Start of Information shown
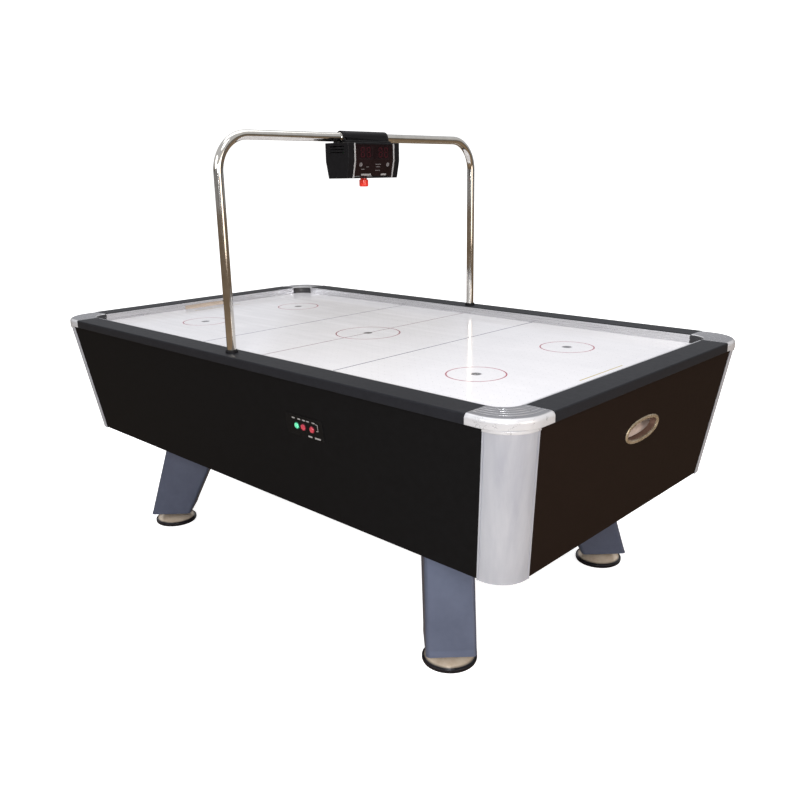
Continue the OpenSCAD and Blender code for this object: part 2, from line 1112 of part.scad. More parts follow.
// Smoked face that follows the bend between the two cheeks
module scorer_face() {
    slot = window_rim + gap;
    low = scorer_z + slot;
    low_x = scorer_t / 2 - kink_in * (kink_z - low) / (kink_z - scorer_z);
    color("#2e1f22")
        across_scorer(2 * face_half - 2 * gap)
            polygon([
                [scorer_t / 2, scorer_top - slot],
                [scorer_t / 2 - face_t, scorer_top - slot],
                [scorer_t / 2 - face_t, kink_z],
                [low_x - face_t, low],
                [low_x, low],
                [scorer_t / 2, kink_z]
            ]);
}

module scorer_face_right() {
    scorer_face();
}

module scorer_face_left() {
    left() scorer_face();
}

// Saddle clamped over the tube and screwed to the top of the housing
module scorer_saddle() {
    color("#161618")
        across_scorer(saddle_l)
            difference() {
                union() {
                    translate([0, arch_z])
                        circle(saddle_r);
                    translate([-saddle_r, scorer_top])
                        square([2 * saddle_r, arch_z - scorer_top]);
                    translate([-saddle_base_w / 2, scorer_top])
                        square([saddle_base_w, saddle_base_t]);
                }
                translate([0, arch_z])
                    circle(sleeve_r + gap / 3);
                translate([-saddle_r, scorer_top - saddle_r])
                    square([2 * saddle_r, saddle_r]);
            }
}

// Display board with its digit blocks on both sides
module scorer_board() {
    color("#2f5a3a")
        translate([0, 0, scorer_top - scorer_wall - display_h / 2]) {
            cube([display_t, 2 * face_half - 8, display_h], center = true);
            for (x = [-1, 1], y = [-1, 1])
                translate([x * (display_t + digit_t) / 2, y * digit_y, 0])
                    cube([digit_t, digit_w, digit_h], center = true);
        }
}

// Round-nosed button under the scorer that clears the score
module reset_button() {
    r = reset_d / 2;
    guide_r = r - reset_shoulder - gap;
    color("#d8402c")
        translate([0, 0, scorer_z]) {
            translate([0, 0, r - reset_drop])
                intersection() {
                    sphere(r);
                    translate([0, 0, -r])
                        cube([2 * r, 2 * r, 2 * r], center = true);
                }
            translate([0, 0, r - reset_drop])
                cylinder(r = r, h = reset_drop - r - reset_stroke - gap);
            translate([0, 0, -reset_stroke - over])
                cylinder(r = guide_r, h = reset_stroke + 12);
            // collar that keeps the button in the housing
            translate([0, 0, scorer_wall + gap])
                cylinder(r = guide_r + 3, h = 2);
        }
}

side_panel_front();
side_panel_back();
end_panel_left();
end_panel_right();
corner_post_front_left();
corner_post_front_right();
corner_post_back_left();
corner_post_back_right();
corner_cap_front_left();
corner_cap_front_right();
corner_cap_back_left();
corner_cap_back_right();
rail_front();
rail_back();
rail_left();
rail_right();
bumper_front();
bumper_back();
bumper_left();
bumper_right();
corner_bumpers();
playfield();
chamber_frame();
chamber_floor();
bottom_panel();
puck_chute_left();
puck_chute_right();
return_rim_left();
return_rim_right();
goal_sensors();
blower_housing();
blower_wheel();
blower_motor();
intake_grille();
power_box();
power_inlet();
control_plate();
button_green();
button_red_left();
button_red_right();
switch_bodies();
leg_front_left();
leg_front_right();
leg_back_left();
leg_back_right();
foot_front_left();
foot_front_right();
foot_back_left();
foot_back_right();
leg_bolts();
arch_tube_front();
arch_tube_back();
arch_sleeve();
arch_sockets();
scorer_housing();
scorer_face_left();
scorer_face_right();
scorer_saddle();
scorer_board();
reset_button();
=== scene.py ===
import json
import math

import bpy
from mathutils import Matrix, Vector


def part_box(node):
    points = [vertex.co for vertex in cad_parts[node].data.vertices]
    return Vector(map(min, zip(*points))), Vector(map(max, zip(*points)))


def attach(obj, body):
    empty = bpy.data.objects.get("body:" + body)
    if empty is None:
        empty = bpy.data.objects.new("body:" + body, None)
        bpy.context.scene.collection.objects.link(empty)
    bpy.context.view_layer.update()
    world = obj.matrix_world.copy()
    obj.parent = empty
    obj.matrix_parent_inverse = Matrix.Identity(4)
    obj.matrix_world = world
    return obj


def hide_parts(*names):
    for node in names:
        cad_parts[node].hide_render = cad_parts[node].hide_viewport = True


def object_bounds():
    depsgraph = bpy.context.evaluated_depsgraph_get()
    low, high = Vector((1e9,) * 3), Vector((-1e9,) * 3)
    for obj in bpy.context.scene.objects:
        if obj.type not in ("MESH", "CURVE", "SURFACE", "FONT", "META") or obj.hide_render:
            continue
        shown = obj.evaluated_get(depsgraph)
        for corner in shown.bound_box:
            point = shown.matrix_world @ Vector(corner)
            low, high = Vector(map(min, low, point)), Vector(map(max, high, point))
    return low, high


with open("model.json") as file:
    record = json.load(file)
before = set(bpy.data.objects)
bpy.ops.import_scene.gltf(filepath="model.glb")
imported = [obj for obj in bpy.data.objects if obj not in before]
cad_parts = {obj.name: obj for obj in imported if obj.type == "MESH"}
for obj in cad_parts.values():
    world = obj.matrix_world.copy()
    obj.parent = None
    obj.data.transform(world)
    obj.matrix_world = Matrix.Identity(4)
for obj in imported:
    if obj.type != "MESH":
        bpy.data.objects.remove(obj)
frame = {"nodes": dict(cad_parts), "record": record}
cadLow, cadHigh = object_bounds()
print("frame loaded:", len(frame["nodes"]), "nodes")

mm = 0.001
lean = math.radians(7.8)  # the cabinet's walls lean in by this much towards the floor
fine = 0.02 * mm  # two points closer than this are one


# small tools

def clearSelection():
    if bpy.context.object and bpy.context.object.mode != "OBJECT":
        bpy.ops.object.mode_set(mode="OBJECT")
    bpy.ops.object.select_all(action="DESELECT")


def makeActive(piece):
    clearSelection()
    piece.select_set(True)
    bpy.context.view_layer.objects.active = piece


def settle(name):
    # names the object just added and puts its place into its mesh
    piece = bpy.context.object
    piece.name = name
    piece.data.name = name
    bpy.ops.object.transform_apply(location=True, rotation=True, scale=True)
    return piece


def addBox(name, low, high):
    clearSelection()
    low, high = Vector(low), Vector(high)
    bpy.ops.mesh.primitive_cube_add(size=1, location=(low + high) / 2, scale=high - low)
    return settle(name)


def addRod(name, radius, low, high, sides=32, place=(0, 0)):
    # upright rod between two heights
    clearSelection()
    bpy.ops.mesh.primitive_cylinder_add(
        vertices=sides, radius=radius, depth=high - low, location=(place[0], place[1], (low + high) / 2)
    )
    return settle(name)


def pickFaces(piece, test):
    # leaves the piece in edit mode with the faces chosen by place and normal
    makeActive(piece)
    bpy.ops.object.mode_set(mode="EDIT")
    bpy.ops.mesh.select_mode(type="FACE")
    bpy.ops.mesh.select_all(action="DESELECT")
    bpy.ops.object.mode_set(mode="OBJECT")
    for face in piece.data.polygons:
        face.select = test(face.center, face.normal)
    bpy.ops.object.mode_set(mode="EDIT")


def pickEdges(piece, test):
    # the same for edges, chosen by their two ends
    makeActive(piece)
    bpy.ops.object.mode_set(mode="EDIT")
    bpy.ops.mesh.select_mode(type="EDGE")
    bpy.ops.mesh.select_all(action="DESELECT")
    bpy.ops.object.mode_set(mode="OBJECT")
    points = piece.data.vertices
    for edge in piece.data.edges:
        edge.select = test(points[edge.vertices[0]].co, points[edge.vertices[1]].co)
    bpy.ops.object.mode_set(mode="EDIT")


def mendSurface(piece):
    # merges doubles and turns every face outwards
    makeActive(piece)
    bpy.ops.object.mode_set(mode="EDIT")
    bpy.ops.mesh.select_all(action="SELECT")
    bpy.ops.mesh.remove_doubles(threshold=fine)
    bpy.ops.mesh.normals_make_consistent(inside=False)
    bpy.ops.object.mode_set(mode="OBJECT")


def applyModifier(piece, kind, **settings):
    makeActive(piece)
    modifier = piece.modifiers.new(kind.lower(), kind)
    for key, value in settings.items():
        setattr(modifier, key, value)
    bpy.ops.object.modifier_apply(modifier=modifier.name)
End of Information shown
> Exercise description
Write out exactly the lines running from the line containing "side_panel_front();" to the line containing "if obj.type not", with both of those lines included.

> Final result
side_panel_front();
side_panel_back();
end_panel_left();
end_panel_right();
corner_post_front_left();
corner_post_front_right();
corner_post_back_left();
corner_post_back_right();
corner_cap_front_left();
corner_cap_front_right();
corner_cap_back_left();
corner_cap_back_right();
rail_front();
rail_back();
rail_left();
rail_right();
bumper_front();
bumper_back();
bumper_left();
bumper_right();
corner_bumpers();
playfield();
chamber_frame();
chamber_floor();
bottom_panel();
puck_chute_left();
puck_chute_right();
return_rim_left();
return_rim_right();
goal_sensors();
blower_housing();
blower_wheel();
blower_motor();
intake_grille();
power_box();
power_inlet();
control_plate();
button_green();
button_red_left();
button_red_right();
switch_bodies();
leg_front_left();
leg_front_right();
leg_back_left();
leg_back_right();
foot_front_left();
foot_front_right();
foot_back_left();
foot_back_right();
leg_bolts();
arch_tube_front();
arch_tube_back();
arch_sleeve();
arch_sockets();
scorer_housing();
scorer_face_left();
scorer_face_right();
scorer_saddle();
scorer_board();
reset_button();
=== scene.py ===
import json
import math

import bpy
from mathutils import Matrix, Vector


def part_box(node):
    points = [vertex.co for vertex in cad_parts[node].data.vertices]
    return Vector(map(min, zip(*points))), Vector(map(max, zip(*points)))


def attach(obj, body):
    empty = bpy.data.objects.get("body:" + body)
    if empty is None:
        empty = bpy.data.objects.new("body:" + body, None)
        bpy.context.scene.collection.objects.link(empty)
    bpy.context.view_layer.update()
    world = obj.matrix_world.copy()
    obj.parent = empty
    obj.matrix_parent_inverse = Matrix.Identity(4)
    obj.matrix_world = world
    return obj


def hide_parts(*names):
    for node in names:
        cad_parts[node].hide_render = cad_parts[node].hide_viewport = True


def object_bounds():
    depsgraph = bpy.context.evaluated_depsgraph_get()
    low, high = Vector((1e9,) * 3), Vector((-1e9,) * 3)
    for obj in bpy.context.scene.objects:
        if obj.type not in ("MESH", "CURVE", "SURFACE", "FONT", "META") or obj.hide_render:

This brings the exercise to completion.